This week, as the world looks on, Hamburg is gearing up for the meeting of heads of state. Amidst signs of protest and strained international relations, the focus of the discussions will be measures to enhance global financial stability.
At the centre of these will be the German presidency’s ‘Compact with Africa’. The German government says the goal of this initiative is to move beyond traditional development assistance and encourage private sector investment in order to build African infrastructure and drive employment. It was launched mid-June by nine African Presidents, the Managing Director of the IMF and the World Bank President, with the onus on African governments to decide what actions they want to take to improve conditions for investment, who they want to cooperate with and how.
This is an incredible opportunity for the G20, and leaders across Africa to look at the potential the African agriculture sector offers with targeted investment. Decisions made at the G20 could turn things around for African farmers, with far-reaching benefits beyond their communities. The right supportive policies to encourage investment in African agriculture would have impacts on global food security and the long-term financial stability of the world’s evermore interconnected economy.
We know the agriculture sector is the biggest employer in Africa – it employs over 52 percent of working people on the continent. Last week Akinwumi Adesina, President of the African Development Bank, was named winner of the World Food Prize. He said two critical issues to address were the low levels of productivity in African agricultural sector and the ‘very, very inefficient’ government distribution systems for farm inputs. Adesina himself speaks from experience. He has attracted $5.6 billion in private sector investment, transforming Nigeria’s agriculture sector and proving that with the right kind of co-operation and leadership, private investment can have a significant impact on the sector.
The G20 and other Heads of State need to take note and prioritize stimulating investment in agriculture. The Malabo Montpellier Panel’s research demonstrates how a flourishing African farming sector can have a significant impact on food security, employment and wealth distribution. The Berlin Charter - handed to German Development Minister Dr. Gerd Müller by members of the Panel to present at the G20 - recommends key ways that national governments, development partners and financial institutions can support African farmers -especially young people.
This is important, since 440 million young people will be entering the labour market between now and 2030 in Africa. With high and growing underemployment, young people are disproportionately affected by the lack of jobs. Rural areas need to offer people, especially young people, a future. In order to do that they must be transformed from areas of economic depression to areas of prosperity.
There are huge opportunities for women and young people in rural areas waiting to be realised. Across the continent, innovations are driving agriculture productivity and increasing participation. Without adequate investment, these will fail to achieve their potential which will have a negative impact on jobs and livelihoods.

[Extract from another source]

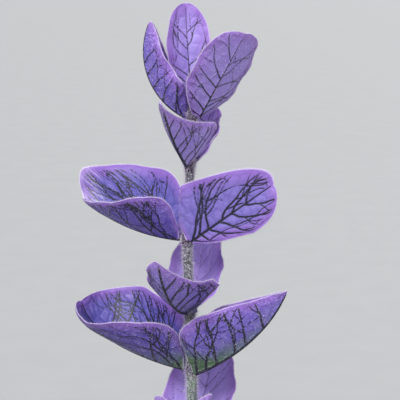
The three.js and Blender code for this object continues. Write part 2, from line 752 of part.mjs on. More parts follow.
function shootHead(shoot) {
  const frame = shootFrame(shoot, 1);
  frame.point.addScaledVector(frame.tangent, GAP + 0.1);
  const matrix = frameMatrix(frame);
  const core = straightTube(HEAD_CORE, 6).rotateY(-Math.PI / 2).applyMatrix4(matrix);
  const parts = [core];
  for (const { at, turn, ...size } of HEAD_PAIRS) {
    const lift = new THREE.Matrix4().makeTranslation(0, 0, at);
    const place = matrix.clone().multiply(lift);
    parts.push(...pairOfBlades({ ...HEAD_BRACT, ...size }, turn, 4, 2, place));
  }
  return placeShoot(fuse(parts), shoot);
}

addPiece("pot", potGeometry(), "terracotta");
addPiece("soil", soilGeometry(), "soil");
addPiece("main_stem", fuse([stemGeometry(), ...whorlGeometries()]), "stem");
addBracts();
addFloralBracts();
addLeaves();
for (const [where, shoot] of Object.entries(SHOOTS)) {
  addPiece(`shoot_${where}_stem`, shootStem(shoot), "leaf");
  addPiece(`shoot_${where}_head`, shootHead(shoot), "violet");
}

export default group;
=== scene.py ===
"""Potted painted sage: a square, hairy stem with crossed pairs of veined violet bracts, in a clay pot."""

import math

import bpy
import numpy as np
from bpy.props import FloatProperty, FloatVectorProperty, IntProperty, PointerProperty
from mathutils import Matrix, Vector
from mathutils.kdtree import KDTree
from mathutils.noise import noise


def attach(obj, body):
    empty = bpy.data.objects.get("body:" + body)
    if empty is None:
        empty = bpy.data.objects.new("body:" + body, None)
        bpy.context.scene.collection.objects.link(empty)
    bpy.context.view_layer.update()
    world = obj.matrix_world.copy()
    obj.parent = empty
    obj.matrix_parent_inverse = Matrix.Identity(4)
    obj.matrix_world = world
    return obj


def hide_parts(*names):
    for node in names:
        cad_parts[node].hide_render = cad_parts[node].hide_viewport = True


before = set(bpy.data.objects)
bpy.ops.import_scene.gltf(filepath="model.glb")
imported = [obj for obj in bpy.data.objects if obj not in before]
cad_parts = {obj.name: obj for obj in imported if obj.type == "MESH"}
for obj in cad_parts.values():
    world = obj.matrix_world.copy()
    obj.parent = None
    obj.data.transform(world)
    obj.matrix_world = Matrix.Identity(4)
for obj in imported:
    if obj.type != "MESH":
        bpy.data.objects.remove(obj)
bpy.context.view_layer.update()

bl_info = {
    "name": "Potted painted sage",
    "version": (1, 0, 0),
    "blender": (4, 5, 0),
    "location": "View3D > Sidebar > Sage",
    "description": "Builds a painted sage with violet bracts, its clay pot and a plain studio",
    "category": "Add Mesh",
}

MM = 0.001

# Gap kept between neighbouring pieces, in millimetres like all the sizes of the plant below
GAP = 0.2

# Height of each pair on the stem, from the top pair down to the lowest leaves
PAIR_HEIGHT = [367, 361.5, 348, 326.6, 305.8, 288, 268.5, 250, 232, 215, 193, 168, 140, 116]

# Stem axis as height, x and y, and half width at its foot and top
STEM_AXIS = np.array([
    (0, 0, 0), (98, 0, 0), (140, -0.8, 0.5), (193, 0.4, -0.4), (258, 0.6, 0), (288, 0.5, 0),
    (305.8, -0.1, 0), (326.6, -0.8, 0), (348, 0, 0), (364, 0.8, 0),
])
STEM_FOOT = 72
STEM_TOP = 368.2
HALF_WIDTH_FOOT = 1.9
HALF_WIDTH_TOP = 1.0
NODE_SWELL = 0.35

# The pairs and the square of the stem are turned a little, so the right blades stand before the stem
TURN = -22
DIRECTIONS = {"right": TURN, "back": 90 + TURN, "left": 180 + TURN, "front": 270 + TURN}

# Blades fold up by 45 degrees where a half is FOLD_ROOM wide, and widen by at most SPREAD
FOLD_ROOM = 2.0
SPREAD = 6.0
LEAST_WIDTH = 0.08

BLADE = dict(
    length=20, width=8, rise=(40, 50), hook=0, plus={}, minus={}, fold=20, curl=20, open=0, roll=0,
    wave=0.4, waves=3, phase=0, peak=0.3, base=2.6, tip=2.1, blunt=0.6, neck=1.3, stalk=0, wide=1,
    teeth=0, tooth_depth=0.1, ease=0, out=2.2, aside=0, lift=0, clear=0, root=0.2, clasp={},
    lead=0, heel=0,
)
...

The Charter calls on the G20 to commit to significant, quantified and time-bound targets in line with the Sustainable Development Goals, in particular to:
● lift at least 600 million people out of hunger and undernutrition with appropriate agricultural, nutrition and anti-poverty policies
● take concerted political and humanitarian actions to immediately end the food crises situations
● facilitate access to education and youth training and to cut youth under employment by half by 2025
● invest in rural infrastructure and job creation policies at cross-national scale
● provide access for all to information technology - including apps for farmers
● realise the enormous potential of farmers in Africa through legal rights, access to finance and insurance
● reverse loss of biodiversity and degradation and implement the Paris Agreement
At this crucial time, the Malabo Montpellier Panel want to urge global leaders to commit to action that will make a difference for this generation and the generations to come. Through taking the recommendations of the Berlin Charter on board at the G20 discussions they could unlock the possibility of a prosperous Africa.
The opinions represented in this blog do not necessarily reflect those of individual Malabo Montpellier Panel members and their organisations.